# One tetra is always shunned, any ideas?



## alcimedes (Dec 7, 2014)

I've found in the past that when you have fish that really like to school in nice, tight groups, you'll sometimes have an outlier.

This fish is basically excluded from the school, and in my experience that fish is often times at the end of their life. (either through age, or sickness)

In almost every case, if I have say a single neon tetra that isn't allowed to school with the rest of the neon's, that loner will usually not last a week before passing on.

HOWEVER, I have *one* neon tetra that has been getting shunned by the rest of the school (20+ neons) since January. As far as I can tell, there's absolutely nothing wrong with this one neon. However, which ever side of the tank he/she is on, the rest of the school is on the other side.

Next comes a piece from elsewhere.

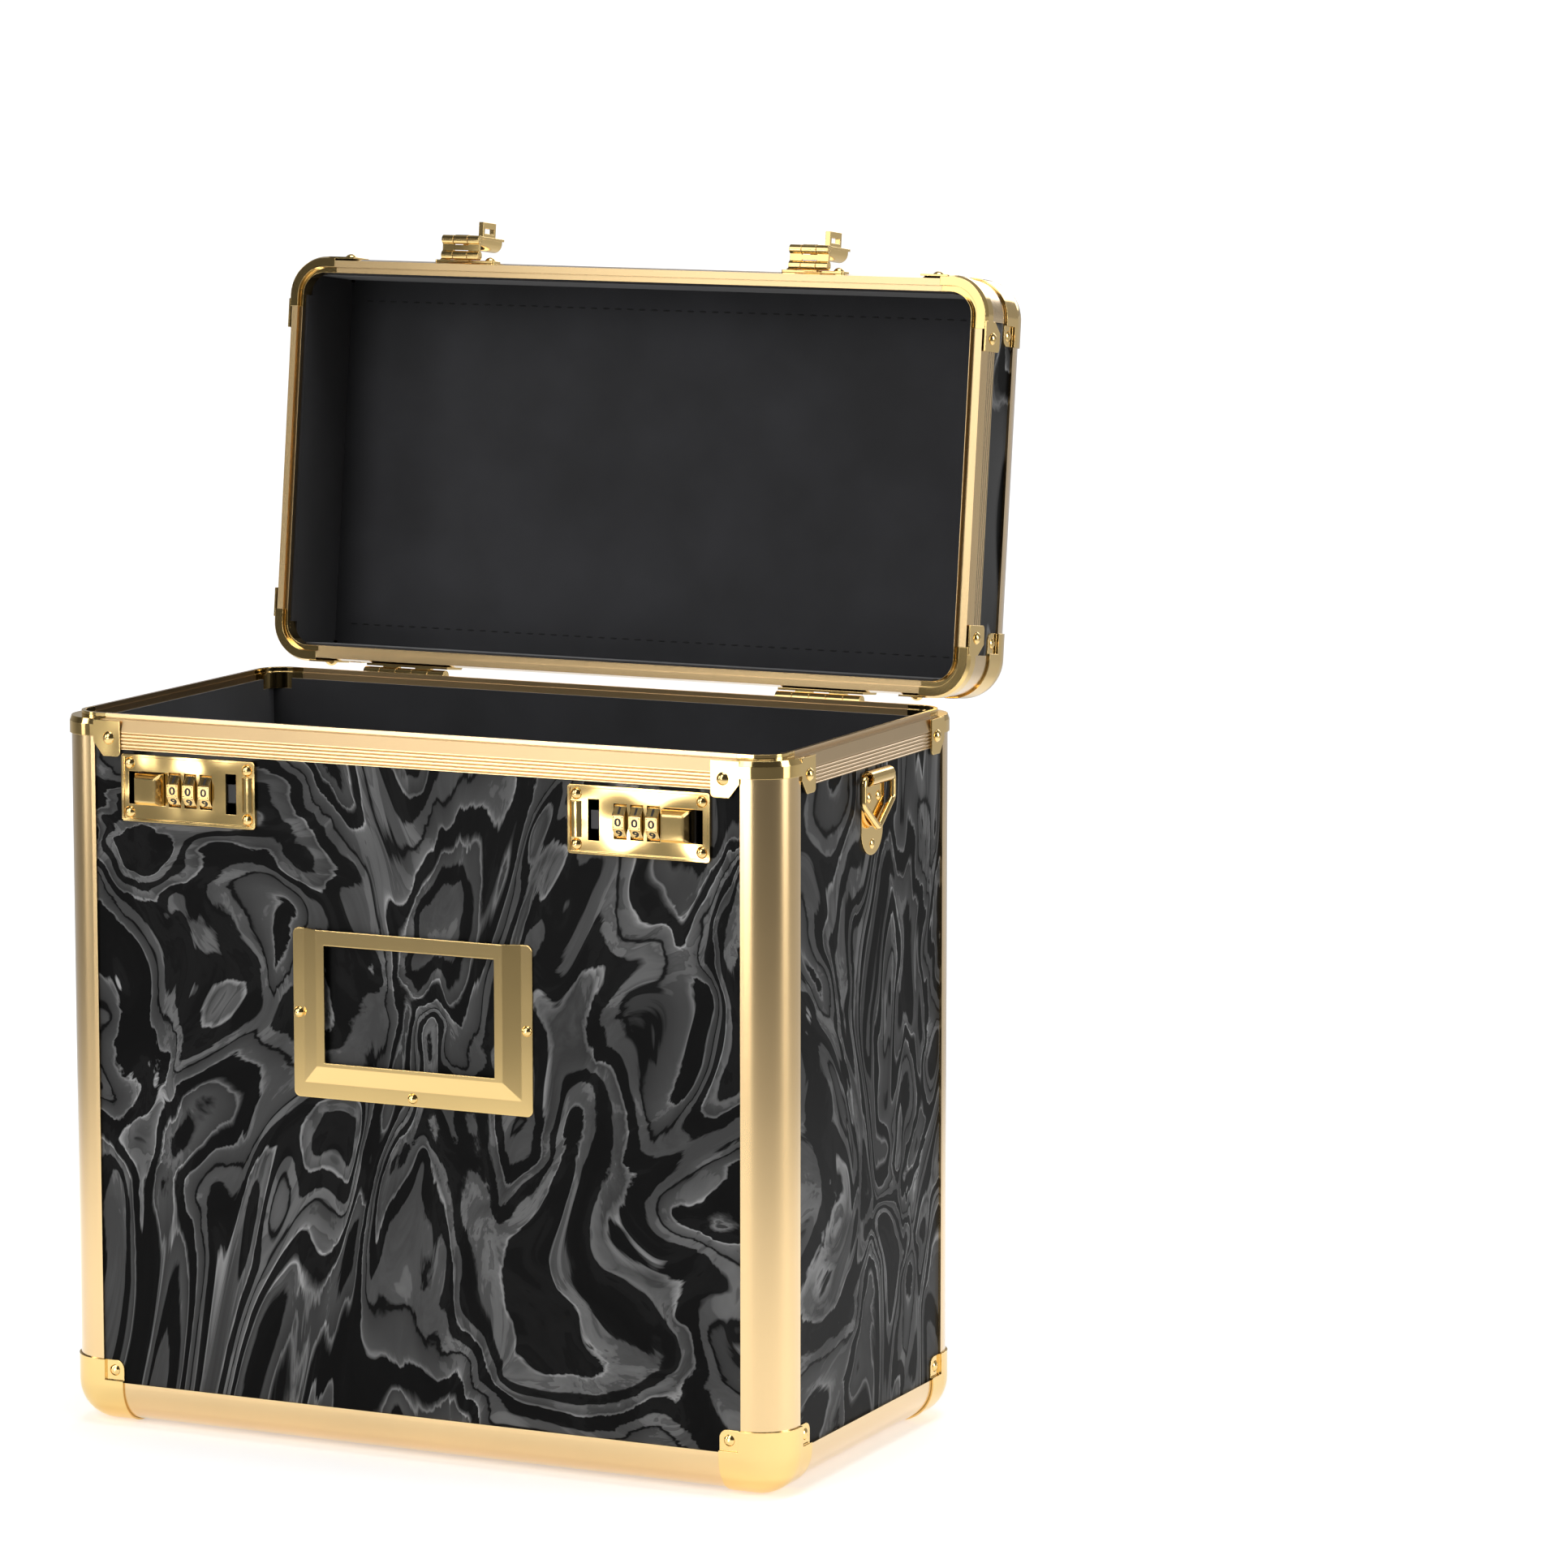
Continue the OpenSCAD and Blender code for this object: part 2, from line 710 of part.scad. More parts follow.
module lock_housing(side) {
    ledge = 1.8;
    color(GREY) at_lock(side) difference() {
        union() {
            difference() {
                box([housing_from, lip_t, -housing_half_h], [housing_to, housing_depth, housing_half_h]);
                box([housing_from + housing_wall, 0, -housing_half_h + housing_wall],
                    [housing_to - housing_wall, housing_depth - housing_wall,
                     housing_half_h - housing_wall]);
            }
            // ledges behind the bolt plate
            for (s = [0, 1]) mirror([0, 0, s])
                box([housing_from, bolt_y + bolt_t + 0.2, housing_half_h - housing_wall - ledge],
                    [housing_to, bolt_y + bolt_t + ledge, housing_half_h - housing_wall / 2]);
            // ribs that carry the axle
            for (x = [axle_from, axle_to - axle_rib_w])
                box([x, bolt_y + bolt_t + gap, -housing_half_h / 3],
                    [x + axle_rib_w, housing_depth - housing_wall / 2, housing_half_h / 3]);
        }
        translate([(axle_from + axle_to) / 2, wheel_depth, 0])
            along_x(axle_to - axle_from + 2 * cut, axle_r + fit);
    }
}

module wheel_axle(side) {
    color(GREY) at_lock(side)
        translate([(axle_from + axle_to) / 2, wheel_depth, 0]) along_x(axle_to - axle_from, axle_r);
}

// A ten-sided number wheel with hubs that space it from its neighbours.
module number_wheel(side, i) {
    hub_r = wheel_depth - bolt_y - bolt_t - gap - 0.1;
    hub_w = wheel_pitch - gap / 2;
    color(POLISHED) at_lock(side)
        translate([wheel_from_slot + i * wheel_pitch, wheel_depth, 0]) difference() {
            union() {
                rotate([0, 90, 0]) cylinder(h = wheel_w, r = wheel_r, center = true, $fn = 10);
                along_x(hub_w, hub_r);
            }
            along_x(hub_w + 2 * cut, axle_r + fit);
        }
}

// The flat bolt plate: a nose across the slot and a window round the wheels.
module lock_bolt(side) {
    nose_tip = -slot_w / 2 + 0.7;
    window_from = wheel_from_slot - wheel_w / 2 - button_travel - 2 * gap;
    window_to = wheel_from_slot + 2 * wheel_pitch + wheel_w / 2 + 2 * gap;
    plate_to = housing_to - housing_wall - button_travel - gap;
    color(GREY) at_lock(side)
        translate([0, bolt_y + bolt_t, 0]) rotate([90, 0, 0]) linear_extrude(bolt_t) difference() {
            union() {
                translate([nose_tip, -nose_h / 2]) square([window_from - nose_tip, nose_h]);
                translate([slot_w / 2 + gap / 2, -bolt_half_h])
                    square([plate_to - slot_w / 2 - gap / 2, 2 * bolt_half_h]);
            }
            translate([window_from, -bolt_window_h])
                square([window_to - window_from, 2 * bolt_window_h]);
        }
}

// The thumb button on the bolt plate: a block with four bevelled sides.
module lock_button(side) {
    top_w = button_w - 3;
    top_h = button_h - 3.5;
    neck = bolt_y;
    color(POLISHED) at_lock(side) translate([button_from + button_w / 2, 0, 0]) {
        box([-button_w / 2, -1, -button_h / 2], [button_w / 2, neck, button_h / 2]);
        hull() {
            box([-button_w / 2, -button_out / 2, -button_h / 2], [button_w / 2, -1, button_h / 2]);
            box([-top_w / 2, -button_out, -top_h / 2], [top_w / 2, -1, top_h / 2]);
        }
    }
}

// ---------------------------------------------------------------- strap rings

module ring_bracket() {
    bore_half = 0.32 * ring_bracket_w;
    at_z = ring_z;
    face = case_w / 2 - lip_t;
    difference() {
        translate([face, 0, at_z]) {
            translate([ring_barrel_r, 0, 0]) rotate([90, 0, 0])
                cylinder(h = ring_bracket_w, r = ring_barrel_r, center = true);
            // web from the barrel down to the sheets
            box([0, -ring_bracket_w / 2, -ring_barrel_r - 1.5],
                [ring_sheet * 2, ring_bracket_w / 2, 0]);
            rotate([90, 0, 90]) {
                linear_extrude(ring_sheet) ring_tongue(ring_back_len);
                linear_extrude(2 * ring_sheet) ring_tongue(ring_front_len);
            }
        }
        translate([ring_out, 0, at_z]) rotate([90, 0, 0]) {
            cylinder(h = ring_bracket_w + cut, r = wire_d / 2 + fit, center = true);
            for (s = [0, 1]) mirror([0, 0, s])
                translate([0, 0, bore_half]) cylinder(h = ring_bracket_w, r = ring_barrel_r - ring_sheet);
        }
    }
}

// A sheet tongue with a rounded end, hanging down from the barrel.
module ring_tongue(length) {
    end_r = ring_bracket_w / 2;
    translate([-end_r, -length + end_r]) square([2 * end_r, length - end_r]);
    translate([0, -length + end_r]) circle(r = end_r);
}

module ring_rivets() {
    face = case_w / 2 - lip_t;
    head_r = 2.4;
    head_h = 1.1;
    low = ring_back_len - 5;
    front_rivet_drop = ring_barrel_r + 6;
    for (y = [-5, 5])
        translate([face + 2 * ring_sheet, y, ring_z - front_rivet_drop]) rotate([0, 90, 0])
            rivet(head_r, head_h);
    translate([face + ring_sheet, 0, ring_z - low]) rotate([0, 90, 0]) rivet(head_r, head_h);
}

module strap_ring_brackets() {
    color(POLISHED) for (s = [left, right]) at_side(s) ring_bracket();
}

// A bent-wire triangle: one half from the middle of its top bar, then mirrored.
module strap_ring(side) {
    half = (ring_w - wire_d) / 2;
    slant_len = (half - ring_bend) / sin(ring_slant);
    color(POLISHED) at_side(side) translate([ring_out, 0, ring_z]) rotate([0, 0, 90])
        for (s = [0, 1]) mirror([s, 0, 0])
            wire_run([[half - ring_bend, 90], [ring_side, ring_slant], [slant_len, 90 - ring_slant]], 0);
}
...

What do I do with the odd fish out in this case? Should I remove him/her from the tank and see if they are better accepted elsewhere? Or is it better to keep it with a school of similar fish that exclude it.

I could move the neon to an endler tank I have, it wouldn't have anyone to school with, but right now this neon never schools with any other fish anyway.

Any ideas as to why it's being shunned, and/or ways to get this sad excluded fish included again?

(Originally the fish was shunned from the all Neon Tetra school. Then I picked up another 8 or so cardinal tetras from someone getting out of the hobby. The cardinals schooled right up with all the neons, leading to one giant school, but this originally excluded neon is being excluded from the combined group as well, going on 4+ months)


----------



## Diana (Jan 14, 2010)

A flippant answer is 'There is one in every crowd' (or excluded from the crowd). 

A more serious answer, and this is just a possibility:
This fish would be the lowest ranking fish, and is getting tired of being pushed around. Would rather be apart from the school. 

As you have noticed, the isolated fish is often sick, or close to dying. This does not seem to be the case here, though. 

I would move this one in with the Endlers. 
Endlers are not such tight schoolers, so there ought to be a few that the Neon could hang around with.


----------



## BrynnaCC (Jan 5, 2014)

I have a tetra that hangs out on his own. Does your tetra school with the rest when frightened or is he alone then as well? I assume my loner just likes more space and he seems to be okay. Do you actually see him getting picked on? If not I'd just leave him in there.


----------



## C10H12N2O (Nov 13, 2014)

I've kept a lot of neons in the past and have some other tetras at the moment - and I often had that one tetra who marches to the beat of his own drum. The loner. The cool kid. He doesn't need anybody else. He was schooling before it was cool but now it's too cool and he's not into it. 

But to be serious - unless you see him being picked on, or the school actively excludes him (he tries to join them and they all swim away) I would just leave him in there, much like what Brynna said. If he is getting picked on and excluded, see how he does with the endlers. Hope this helps!


----------



## AdamTill (Jan 22, 2015)

I noticed one of my school of cardinals is always off exploring on its own, but it rejoins the school if frightened or during feeding time. The biggest one squabbles a bit with the others at times and pushes them off temporarily, but eventually gives up.

Never worried about it, but definitely noticeable. Most times I end up counting 6+1 (school + loner) when it comes time to do the "not dead" count.


----------



## alcimedes (Dec 7, 2014)

He's being excluded but not picked on.

If he/she swims over to the school, they'll swim someplace else, but the fish isn't being attacked by anyone.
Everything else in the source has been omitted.